How does having multiple cards affect your credit score?

Having multiple credit cards can impact your credit score both positively and negatively, which is why you should carefully consider all aspects before making your decision.

Positive impacts of having multiple cards

Having more credit cards can increase your credit score and improve your financial health in several ways. For starters, having multiple cards means that your credit utilization could actually decrease. Since you’re being extended more credit, you’re (hopefully) using less of your overall credit limit — provided you are keeping your balances low. Because credit utilization is such a major factor in your credit score, lowering your overall credit usage could provide your score with a nice boost.

Carrying more than one credit card is also good because it gives you a larger financial cushion. If an emergency situation arises and you need to use a credit card, having more than one card provides additional options and greater access to credit.

Additionally, using multiple credit cards allows you to take advantage of perks and benefits that a single card may not offer. This may include things like added travel protections, no foreign transaction fees or a lengthy 0 percent introductory APR on purchases or balance transfers. If your cards earn cash back, points or miles, using your cards strategically can help maximize your rewards haul.

Possible negative impacts of having multiple cards

Does having multiple credit cards hurt your credit score?

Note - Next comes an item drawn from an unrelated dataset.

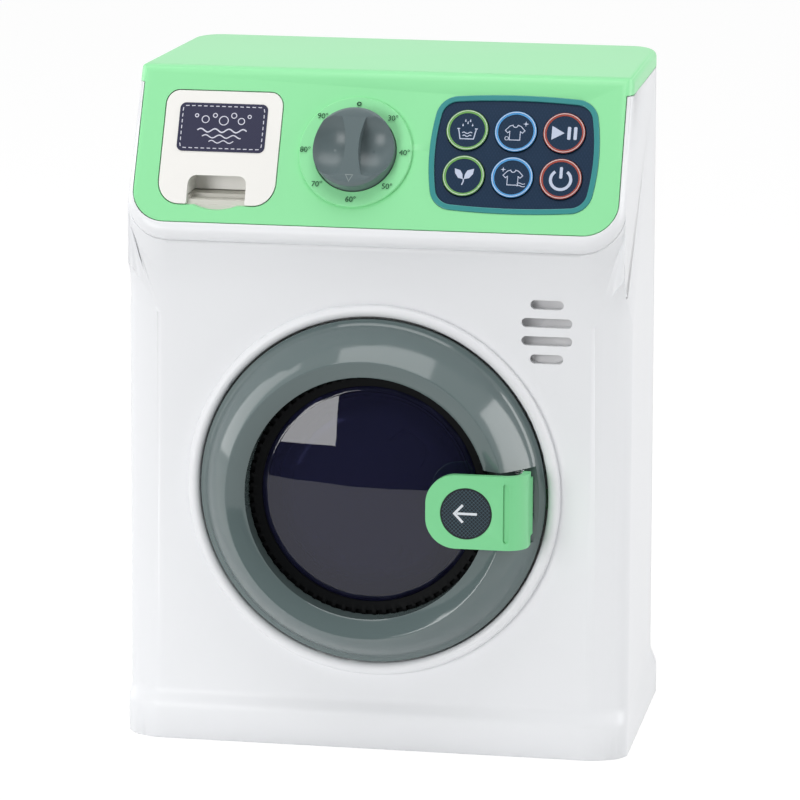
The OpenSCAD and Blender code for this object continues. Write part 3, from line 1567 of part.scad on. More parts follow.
// Two wires from the battery box to the main board
module battery_lead() {
  color("red") for (k = [0, 1]) let (dx = 2.4 * k)
    wire(concat([[battery_x + 12 + dx, front + body_d - 12, battery_top], [battery_x + 12 + dx, front + body_d - 12, 130],
      [-34 + dx, front + body_d - 14, 196], [socket_x[0] - 1.2 + dx, front + 62, 214]],
      to_board(socket_x[0] - 1.2 + dx)));
}

// Two wires from the motor to the main board
module motor_lead() {
  color("dimgray") for (k = [0, 1]) let (dx = 2.4 * k)
    wire(concat([[motor_p.x + 10 + dx - 6, front + cover_y + frame_t + 14, door_z + motor_p.y + 7.5],
      [motor_p.x + 4 + dx, front + cover_y + frame_t + 14, 190], [socket_x[1] - 1.2 + dx, front + 60, 214]],
      to_board(socket_x[1] - 1.2 + dx)));
}

// Two wires from the speaker to the main board
module speaker_lead() {
  color("black") for (k = [0, 1]) let (dx = 2.4 * k)
    wire(concat([[speaker_x + dx, front + wall + 13.45, speaker_z + 3], [speaker_x + dx, front + 26, speaker_z + 3],
      [socket_x[2] - 1.2 + dx, front + 34, 214]],
      to_board(socket_x[2] - 1.2 + dx)));
}

front_shell();
rear_shell();
base_plate();
control_panel();
keypad_rim();
keypad_sheet();
button_cap(0, "yellowgreen");  // button_soak
button_cap(1, "dodgerblue");  // button_shirt
button_cap(2, "tomato");  // button_play
button_cap(3, "yellowgreen");  // button_leaf
button_cap(4, "dodgerblue");  // button_fresh
button_cap(5, "tomato");  // button_power
key_mat();
main_board();
knob();
knob_spindle();
dial_encoder();
drawer_tray();
drawer_label();
drawer_housing();
speaker_frame();
speaker_cone();
door_ring();
door_inner_ring();
door_window();
door_back();
door_handle();
handle_badge();
latch_pin();
latch_spring();
hinge_bracket();
hinge_pin();
tub_front();
drum();
drum_shaft();
drum_gear();
shaft_bushes();
gear_frame();
idler_gear();
idler_axle();
motor();
motor_pinion();
gear_cover();
battery_box();
battery_cells();
battery_springs();
battery_cover();
cover_screw();
power_switch();
switch_slider();
shell_screws();
base_screws();
panel_screws();
drive_screws();
battery_lead();
motor_lead();
speaker_lead();
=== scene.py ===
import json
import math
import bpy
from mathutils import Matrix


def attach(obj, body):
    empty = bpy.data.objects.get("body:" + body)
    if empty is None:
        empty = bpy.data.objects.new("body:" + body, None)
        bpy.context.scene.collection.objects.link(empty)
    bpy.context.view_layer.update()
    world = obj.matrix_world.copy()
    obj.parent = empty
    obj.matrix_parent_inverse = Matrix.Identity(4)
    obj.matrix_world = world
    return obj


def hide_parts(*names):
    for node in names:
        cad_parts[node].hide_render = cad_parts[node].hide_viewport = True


bl_info = {
    "name": "Toy washing machine",
    "version": (1, 0, 0),
    "blender": (4, 5, 0),
    "location": "3D View > Sidebar > Washer",
    "description": "Moulded plastic, prints, smoked window and studio stage for a toy washing machine",
    "category": "Object",
}

import bmesh
import bpy
from mathutils import Matrix, Vector

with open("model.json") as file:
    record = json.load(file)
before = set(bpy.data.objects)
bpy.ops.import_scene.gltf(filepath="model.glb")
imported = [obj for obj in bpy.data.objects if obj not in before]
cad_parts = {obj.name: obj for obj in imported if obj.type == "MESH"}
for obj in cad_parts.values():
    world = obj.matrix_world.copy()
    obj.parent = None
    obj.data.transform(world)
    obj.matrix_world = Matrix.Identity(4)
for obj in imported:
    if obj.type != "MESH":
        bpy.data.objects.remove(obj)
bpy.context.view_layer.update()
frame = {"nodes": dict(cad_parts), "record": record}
BODY_OF = {node: body for body, nodes in frame["record"]["behaviour"]["bodies"].items() for node in nodes}

# Places and sizes in millimetres. FASCIA and DOOR carry marks that are drawn flat to the panel's slope and to
# the front of the door.
MM = 0.001
FRONT_Y = -50.55
FOOT_X = 107.2
HEAD_OUT, HEAD_Z = 8, 224
DOOR_Z = 111.5
WINDOW_R = 42
TILT = math.radians(26.8)
FASCIA = Matrix((
    (MM, 0, 0, 0),
    (0, MM * math.sin(TILT), -MM * math.cos(TILT), MM * (FRONT_Y - HEAD_OUT)),
    (0, MM * math.cos(TILT), MM * math.sin(TILT), MM * HEAD_Z),
    (0, 0, 0, 1),
))
DOOR = Matrix((
    (MM, 0, 0, 0),
    (0, 0, -MM, MM * FRONT_Y),
    (0, MM, 0, MM * DOOR_Z),
    (0, 0, 0, 1),
))
BADGE = (43.6, -2.2, 25.7)
DIAL = (-9.2, 32.2)
LABEL = (-66.5, 41.2)
KEYPAD = (57.0, 33.6)
BUTTONS = ("soak", "shirt", "play", "leaf", "fresh", "power")
BUTTON_SPOTS = {
    name: (KEYPAD[0] + (i % 3 - 1) * 20.2, KEYPAD[1] + (9.9 if i < 3 else -9.9))
    for i, name in enumerate(BUTTONS)
}

# Heights of the faces that are printed on, above the fascia
LABEL_FACE = 0.3
BUTTON_FACE = 0.4
RING_FACE = 0.8
DIAL_FACE = 2.1
KNOB_TOP = 9.5

# From where to where the sides lean in towards the back, and the front corners stand out
LEAN_X, LEAN_Z, LEAN_DEPTH = (86, 102), (120, 230), (14, 110)
CHEEK_X, CHEEK_DEPTH, CHEEK_FOOT, CHEEK_TOP = (97, 102), (8, 62), (10, 34), (170, 205)


def colour_of(name, what, default):
    return bpy.props.FloatVectorProperty(
        name=name, description=what, subtype="COLOR", size=3, min=0, max=1, default=default)


def length_of(name, what, low, high, default):
    return bpy.props.FloatProperty(
        name=name, description=what + ", in millimetres", min=low, max=high, default=default)


def power_of(name, what, default):
    return bpy.props.FloatProperty(
        name=name, description="Power of the lamp " + what, subtype="POWER", unit="POWER", min=0, max=100,
        default=default)


class CaseProps(bpy.types.PropertyGroup):
    white: colour_of("Case white", "Colour of the white mouldings", (0.79, 0.80, 0.82))
    green: colour_of("Panel green", "Colour of the control panel and lid", (0.275, 0.75, 0.36))
    edge: length_of("Edge rounding", "Radius of the small moulded edges", 0.05, 0.6, 0.22)
    draft: length_of("Draft", "How far each side leans in at the back", 0, 4, 2.6)
    cheek: length_of("Cheek", "How far the front corners of the case stand out below the panel", 0, 5, 3.4)
    shine: bpy.props.FloatProperty(
        name="Case roughness", description="Roughness of the white and green plastic",
        subtype="FACTOR", min=0.1, max=0.8, default=0.36)


class PanelProps(bpy.types.PropertyGroup):
    knob_grey: colour_of("Knob grey", "Colour of the dial knob", (0.120, 0.158, 0.165))
    navy: colour_of("Keypad navy", "Colour of the printed keypad", (0.004, 0.024, 0.058))
    teal: colour_of("Rim teal", "Colour of the keypad rim", (0.045, 0.27, 0.27))
    ring_green: colour_of("Green ring", "Ring of the left column of buttons", (0.16, 0.40, 0.10))
    ring_blue: colour_of("Blue ring", "Ring of the middle column of buttons", (0.08, 0.33, 0.68))
    ring_red: colour_of("Red ring", "Ring of the right column of buttons", (0.38, 0.065, 0.045))


class PrintProps(bpy.types.PropertyGroup):
    film: length_of("Ink height", "Thickness of the printed marks", 0.02, 0.2, 0.05)
    numeral: length_of("Numeral size", "Height of the type on the dial", 1.5, 4, 3.3)
    stitch: length_of("Stitch length", "Length of the printed stitches on the drawer label", 0.5, 3, 1.5)
    hatch: length_of("Hatch pitch", "Distance between the lines of the badge", 0.8, 3, 1.15)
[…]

While it can offer many advantages, there can also be risks involved with taking on multiple credit cards.

The negative impacts can start with the application. Applying for a credit card typically involves lenders making a hard inquiry on your credit report. This can temporarily decrease your score by a few points. Although the effect may seem relatively insignificant, if you’re trying to secure a mortgage or new loan, a decrease of just a few points could mean poorer rates and terms.

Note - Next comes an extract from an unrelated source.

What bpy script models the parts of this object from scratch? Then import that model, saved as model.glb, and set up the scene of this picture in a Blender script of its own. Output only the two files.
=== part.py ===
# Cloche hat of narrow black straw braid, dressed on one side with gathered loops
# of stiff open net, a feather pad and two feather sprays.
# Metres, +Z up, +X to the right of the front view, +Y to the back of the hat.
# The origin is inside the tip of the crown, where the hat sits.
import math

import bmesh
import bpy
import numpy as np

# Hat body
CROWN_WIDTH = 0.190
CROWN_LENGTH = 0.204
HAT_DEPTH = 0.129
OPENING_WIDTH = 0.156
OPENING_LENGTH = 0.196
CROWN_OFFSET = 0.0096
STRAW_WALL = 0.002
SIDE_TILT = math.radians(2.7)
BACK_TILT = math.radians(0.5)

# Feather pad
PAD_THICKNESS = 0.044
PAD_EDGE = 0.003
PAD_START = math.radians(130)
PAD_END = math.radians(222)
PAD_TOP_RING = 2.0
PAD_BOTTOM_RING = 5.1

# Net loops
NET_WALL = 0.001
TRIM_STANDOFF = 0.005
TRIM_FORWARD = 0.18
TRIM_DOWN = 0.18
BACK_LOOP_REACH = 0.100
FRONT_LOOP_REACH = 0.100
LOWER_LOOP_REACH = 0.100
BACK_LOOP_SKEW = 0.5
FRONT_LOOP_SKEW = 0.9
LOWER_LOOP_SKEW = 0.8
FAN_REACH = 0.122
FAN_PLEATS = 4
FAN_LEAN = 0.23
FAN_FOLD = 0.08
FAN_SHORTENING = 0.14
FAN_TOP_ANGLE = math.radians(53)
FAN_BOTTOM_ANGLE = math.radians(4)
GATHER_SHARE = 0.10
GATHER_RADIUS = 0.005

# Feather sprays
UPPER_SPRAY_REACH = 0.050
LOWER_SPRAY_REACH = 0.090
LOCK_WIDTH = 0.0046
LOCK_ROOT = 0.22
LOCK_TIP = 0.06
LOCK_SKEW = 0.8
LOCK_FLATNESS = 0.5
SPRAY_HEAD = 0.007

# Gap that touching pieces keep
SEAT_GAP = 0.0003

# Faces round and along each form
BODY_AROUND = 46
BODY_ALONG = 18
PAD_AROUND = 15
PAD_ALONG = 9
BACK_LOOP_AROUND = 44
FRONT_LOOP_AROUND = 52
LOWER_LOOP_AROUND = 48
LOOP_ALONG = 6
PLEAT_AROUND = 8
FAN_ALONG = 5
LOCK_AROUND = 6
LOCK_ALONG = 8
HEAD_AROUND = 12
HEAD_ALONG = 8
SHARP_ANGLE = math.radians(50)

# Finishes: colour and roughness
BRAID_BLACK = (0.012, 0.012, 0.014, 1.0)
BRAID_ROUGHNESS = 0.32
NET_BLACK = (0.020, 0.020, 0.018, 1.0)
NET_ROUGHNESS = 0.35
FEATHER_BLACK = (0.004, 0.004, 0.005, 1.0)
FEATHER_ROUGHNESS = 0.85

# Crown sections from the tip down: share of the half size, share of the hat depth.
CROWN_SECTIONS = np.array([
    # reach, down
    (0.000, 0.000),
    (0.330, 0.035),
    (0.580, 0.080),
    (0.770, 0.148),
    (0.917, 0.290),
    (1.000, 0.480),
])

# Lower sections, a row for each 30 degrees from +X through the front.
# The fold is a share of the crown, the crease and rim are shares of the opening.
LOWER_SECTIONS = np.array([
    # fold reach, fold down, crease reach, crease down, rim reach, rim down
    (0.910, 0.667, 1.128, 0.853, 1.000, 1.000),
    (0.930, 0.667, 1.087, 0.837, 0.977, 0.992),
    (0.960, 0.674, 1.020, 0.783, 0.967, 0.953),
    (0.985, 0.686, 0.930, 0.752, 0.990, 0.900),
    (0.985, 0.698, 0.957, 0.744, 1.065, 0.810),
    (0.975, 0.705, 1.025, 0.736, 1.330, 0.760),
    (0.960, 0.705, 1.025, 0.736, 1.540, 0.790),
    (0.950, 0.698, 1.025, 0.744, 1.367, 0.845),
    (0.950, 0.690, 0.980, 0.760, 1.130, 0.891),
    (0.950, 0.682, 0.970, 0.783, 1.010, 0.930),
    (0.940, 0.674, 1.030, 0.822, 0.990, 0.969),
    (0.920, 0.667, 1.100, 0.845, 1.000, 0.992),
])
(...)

While it’s not a direct impact of having a second card, adding another card to your wallet could also encourage you to spend beyond your means. Having access to more credit means you have a greater opportunity to take on debt. Not being able to pay off the debt in a timely fashion can have major consequences for your financial health and your credit score. Additionally, carrying too much debt on your cards can increase your credit utilization ratio — which can hurt your credit score.

Lastly, having multiple credit cards requires you to stay extremely organized and vigilant. You’ll need to keep track of multiple balances, due dates and more. Being late or missing payments can cause your credit score to plummet, while taking on too much debt can also have negative effects on your credit score and your overall financial health.

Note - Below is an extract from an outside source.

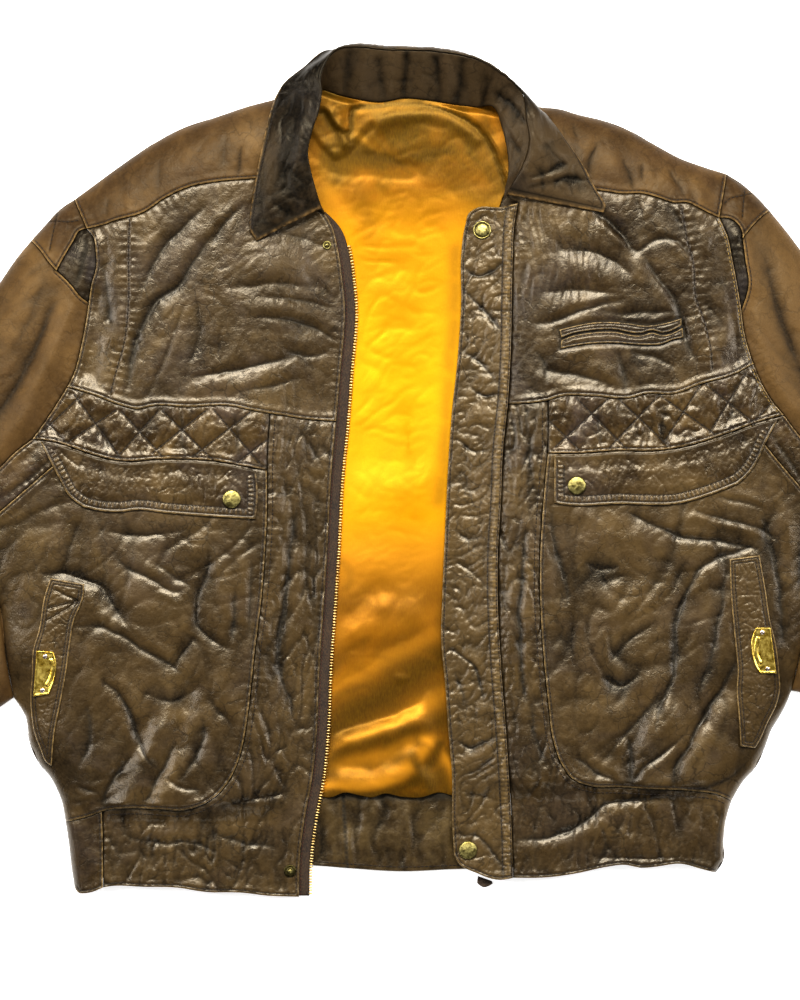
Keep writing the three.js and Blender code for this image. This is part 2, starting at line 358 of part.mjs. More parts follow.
// snaps and studs
add('snap_flap_l', disc(232, 499, SNAP_D, 3.6, FLAP + FLAP_GAP + 0.4), 'old');
add('snap_flap_r', disc(576.5, 485.5, SNAP_D, 3.6, FLAP + FLAP_GAP + 0.4), 'old');
add('snap_placket_top', disc(482, 230, SNAP_D, 3.6, 1.0), 'old');
add('snap_placket_bottom', disc(468, 850, SNAP_D, 3.6, 1.0), 'old');
add('stud_neck_l', disc(327, 245, 7.5, 3.0, 0.4), 'old');
add('stud_hem_l', disc(290, 871, STUD_D, 3.4, 0.4), 'old');

// collar: for each station, the neck seam, the roll line and the outer edge, in u and mm
const [P0, P1] = [0, 1];
const stations = [
  // neck seam u v z | roll u v z | outer u v z | how far the fall drops behind (0 none)
  [[325,214,13.5],[321,208.5,20],[257,241,null]],
  [[315,196,17],[315,188,27],[250,228,null]],
  [[305,176,19],[310,168,31],[254,192,null]],
  [[301,150,19],[308,152,33],[261,154,null]],
  [[302,128,17],[313,130,34],[267,127,null]],
  [[307,106,13],[319,112,35],[272,108,null]],
  [[314,92,8],[322,92,35],[277,95,null]],
  [[322,88.5,4.5],[321,78,35],[284,84,null]],
  [[330,91,4.2],[327,62,34],[302,70,null]],
  [[340,94.5,4.2],[338,49.5,33],[328,51.5,14]],
  [[357,98.5,4.2],[357,47.5,32],[355,72,2.4]],
  [[380,101.5,4.2],[383,50,32],[383,78,2.0]],
  [[405,97.5,4.2],[410,51,32],[410,78,2.0]],
  [[428,99.5,4.2],[435,52,32],[436,78,2.0]],
  [[453,103.5,4.2],[461,56,33],[466,76,2.4]],
  [[476,106.5,4.2],[480,61,34],[487,66,12]],
  [[491,106,5],[498,71,35],[518,87.5,null]],
  [[497,112,9],[512,82,36],[535,105,null]],
  [[501,125,13],[523,96,36],[553,125,null]],
  [[505,140,17],[526,120,35],[568,145,null]],
  [[508,158,19],[529,143,34],[584,168,null]],
  [[508,176,20],[522,167,31],[596,191,null]],
  [[505,190,19],[513,183,27],[605,206,null]],
  [[504,200,15],[507,195,20],[603,213,null]],
];
const at3 = ([u, v, z]) => { const [[x, y]] = mm([[u, v]]); return [x, y, z]; };
const FALL = 2.0, STAND = 1.8;
const fallRows = stations.map(([, roll, out]) => {
  const r = at3(roll), o = at3(out), rows = [];
  if (out[2] === null) {
    const zo = Math.max(faceted(o[0], o[1]), 3.5) + 3.0;
    for (const t of [0, 0.12, 0.4, 0.72, 1]) {
      const x = r[0] + (o[0] - r[0]) * t, y = r[1] + (o[1] - r[1]) * t;
      const line = r[2] + (zo - r[2]) * t;
      rows.push([x, y, Math.max(line + 2.2 * Math.sin(Math.PI * Math.min(1, t * 1.25)), faceted(x, y) + 3.0)]);
    }
  } else {
    // behind the neck the fall goes down to the surface and in under the stand
    const drop = out[2] < 5 ? 1 : 0.45;
    for (const [a, b] of [[0, 1], [-0.09, 0.88], [-0.10 * drop, 0.5], [0.3, 0.15], [1, 0]]) rows.push([r[0] + (o[0] - r[0]) * Math.max(0, a), r[1] + (o[1] - r[1]) * a, o[2] + (r[2] - o[2]) * b]);
  }
  return rows;
});
const standRows = stations.map(([seam, roll], i) => {
  const s = at3(seam), r = at3(roll), under = 5.2;
  if (seam[2] > 4.6) s[2] = Math.max(faceted(s[0], s[1]), 4) + 2.0;
  return [0, 0.35, 0.7, 1].map((t) => {
    const k = (i > 13 && i < 19 ? 0.8 : 0.93) * t, x = s[0] + (r[0] - s[0]) * k, y = s[1] + (r[1] - s[1]) * k - (i > 8 && i < 16 ? 1.2 * t : 0);
    const z = s[2] + (r[2] - under - s[2]) * t;
    return [x, y, seam[2] > 4.6 ? Math.max(z, faceted(x, y) + 1.6) : z];
  });
});
add('collar_fall', loft(fallRows, FALL), 'collar');
add('collar_stand', loft(standRows, STAND), 'collar');

export default jacket;
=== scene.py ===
"""Looks of the worn leather blouson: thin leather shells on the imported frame, with seams, stitches, creases and metalwork."""
import sys
import math

import bpy
import numpy as np
from mathutils import Vector
from mathutils import geometry as geo
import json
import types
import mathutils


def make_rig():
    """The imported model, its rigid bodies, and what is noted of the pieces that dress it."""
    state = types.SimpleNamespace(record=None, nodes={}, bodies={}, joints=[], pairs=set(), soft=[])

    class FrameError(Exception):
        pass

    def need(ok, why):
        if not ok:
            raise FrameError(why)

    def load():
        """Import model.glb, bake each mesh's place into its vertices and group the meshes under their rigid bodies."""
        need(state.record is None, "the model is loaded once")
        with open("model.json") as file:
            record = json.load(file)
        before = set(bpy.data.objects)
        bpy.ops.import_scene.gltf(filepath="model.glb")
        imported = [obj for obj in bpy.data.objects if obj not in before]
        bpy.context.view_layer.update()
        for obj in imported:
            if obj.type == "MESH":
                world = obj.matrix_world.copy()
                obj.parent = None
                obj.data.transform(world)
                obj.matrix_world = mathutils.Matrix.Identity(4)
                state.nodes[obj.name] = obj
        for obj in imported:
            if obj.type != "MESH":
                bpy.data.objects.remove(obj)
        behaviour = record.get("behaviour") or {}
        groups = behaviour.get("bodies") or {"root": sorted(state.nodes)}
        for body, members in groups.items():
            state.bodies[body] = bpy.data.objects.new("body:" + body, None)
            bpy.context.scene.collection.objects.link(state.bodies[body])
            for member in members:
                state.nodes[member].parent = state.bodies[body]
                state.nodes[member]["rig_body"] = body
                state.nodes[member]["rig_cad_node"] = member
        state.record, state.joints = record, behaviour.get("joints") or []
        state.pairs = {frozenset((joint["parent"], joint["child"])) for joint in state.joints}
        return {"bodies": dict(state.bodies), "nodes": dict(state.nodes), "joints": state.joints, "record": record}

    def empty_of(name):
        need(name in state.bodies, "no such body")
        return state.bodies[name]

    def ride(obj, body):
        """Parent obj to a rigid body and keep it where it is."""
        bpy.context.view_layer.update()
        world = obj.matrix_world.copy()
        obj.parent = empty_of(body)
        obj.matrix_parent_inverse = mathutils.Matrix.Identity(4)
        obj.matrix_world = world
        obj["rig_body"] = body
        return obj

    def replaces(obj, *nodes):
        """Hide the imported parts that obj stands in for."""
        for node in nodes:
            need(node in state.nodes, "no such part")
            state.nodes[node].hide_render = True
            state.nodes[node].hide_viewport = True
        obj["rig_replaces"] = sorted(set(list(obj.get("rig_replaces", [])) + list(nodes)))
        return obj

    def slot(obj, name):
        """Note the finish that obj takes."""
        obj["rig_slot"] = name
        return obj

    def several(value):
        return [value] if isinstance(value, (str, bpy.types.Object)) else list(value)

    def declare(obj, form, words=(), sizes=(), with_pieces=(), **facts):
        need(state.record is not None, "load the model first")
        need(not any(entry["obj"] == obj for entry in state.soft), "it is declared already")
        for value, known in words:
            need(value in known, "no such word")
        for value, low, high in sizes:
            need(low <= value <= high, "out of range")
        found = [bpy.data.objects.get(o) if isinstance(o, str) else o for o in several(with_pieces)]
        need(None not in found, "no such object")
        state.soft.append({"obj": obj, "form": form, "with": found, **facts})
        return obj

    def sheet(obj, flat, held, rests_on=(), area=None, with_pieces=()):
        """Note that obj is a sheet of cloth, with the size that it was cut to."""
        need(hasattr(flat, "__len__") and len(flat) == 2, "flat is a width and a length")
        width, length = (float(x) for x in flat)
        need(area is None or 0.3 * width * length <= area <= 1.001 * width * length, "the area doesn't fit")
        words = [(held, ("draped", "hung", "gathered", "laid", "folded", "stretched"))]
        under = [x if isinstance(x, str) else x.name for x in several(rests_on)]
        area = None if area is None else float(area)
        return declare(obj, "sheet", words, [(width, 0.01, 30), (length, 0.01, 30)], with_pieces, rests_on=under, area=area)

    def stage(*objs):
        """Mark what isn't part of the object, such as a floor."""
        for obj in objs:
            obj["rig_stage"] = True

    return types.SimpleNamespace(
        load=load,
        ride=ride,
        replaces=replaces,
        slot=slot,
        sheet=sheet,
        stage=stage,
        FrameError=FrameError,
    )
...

Should you have multiple credit cards?

Having multiple credit cards is less impactful than how you handle those cards, but the potential benefits of having an additional card often outweigh the drawbacks. When used responsibly, many cards can be a great addition to your financial toolbox — offering rewards or benefits that can protect your purchases and help you save money over the long run.

For example, the Wells Fargo Active Cash® Card offers 2 percent cash rewards on all purchases, a welcome bonus of $200 in cash rewards (after making $500 in purchases during the first three months) and other practical perks like cellphone protection. This benefit provides up to $600 in reimbursements per claim if your cellphone gets damaged or stolen (terms and deductibles apply).

Remember, not all credit cards are right for every purchase, and pairing credit cards with different benefits can make the most of having multiple cards. For example, a card like the Wells Fargo Active Cash charges a 3 percent foreign currency conversion fee, whereas the Chase Sapphire Preferred® Card comes with no foreign transaction fees and a slew of important travel protections — like trip cancellation insurance, trip interruption insurance, trip delay reimbursement and more.

Having another credit card may help you with other financial goals, too. If you’re planning on making a major purchase or are having trouble paying off a credit card balance, using a card with a 0 percent introductory APR on balance transfers or purchases can be a great way to avoid costly interest charges. Many of the best balance transfer cards come with introductory offers ranging from 12 to 21 months — although they often require a good to excellent credit score to qualify.

Steps to take to increase your credit

Although having multiple credit cards can help increase your credit score, it is far from guaranteed. As overwhelming as building credit may feel, one of the best ways to positively impact your credit is to stay focused on good financial habits rather than worrying about how many cards you have.

Instead of attempting quick fixes, try following some concrete steps that can help build your credit and improve your overall financial health, including:

  1. Make on-time payments: Paying your bills on time is the most important factor considered in your credit score. Focus on paying your bills on time, and an increase in your credit score is sure to follow.
  2. Keep credit card balances low: Credit utilization is the second most important credit score factor. By keeping your credit card balances low (or paid off), you decrease your credit utilization and increase your credit score.
  3. Spread out credit applications: Avoid applying for multiple credit cards or loans in a short period of time. Too many applications within a short time frame can ding your credit score. Once you’ve applied for credit, it is best to avoid making another credit application for three to six months.
  4. Become an authorized user: If you have a limited credit history, becoming an authorized user on a trusted friend or relative’s credit card can help you start building credit.
  5. Consider using other services: There are other ways you can increase your credit score, too. Services like Experian Boost allow your on-time utility bill payments to show up on your credit report and can quickly improve your credit score if you’ve maintained a good payment history.

The bottom line

So, is it good to have multiple credit cards, and does having more credit cards increase your credit score? That depends on how you use them.

Building your credit score is a marathon, not a sprint. Tread carefully before taking on another credit card simply for the sake of boosting your score. While having multiple credit cards won’t necessarily hurt your credit score, it won’t always help either.

To make the greatest impact on your credit score, the most important thing you can do is focus on practicing responsible financial habits. However, if the benefits of having an additional credit card help you achieve your other financial goals (such as a potential long-term credit score boost, access to additional travel and purchase protections or earning a greater amount of rewards), then it may be worth carrying multiple cards.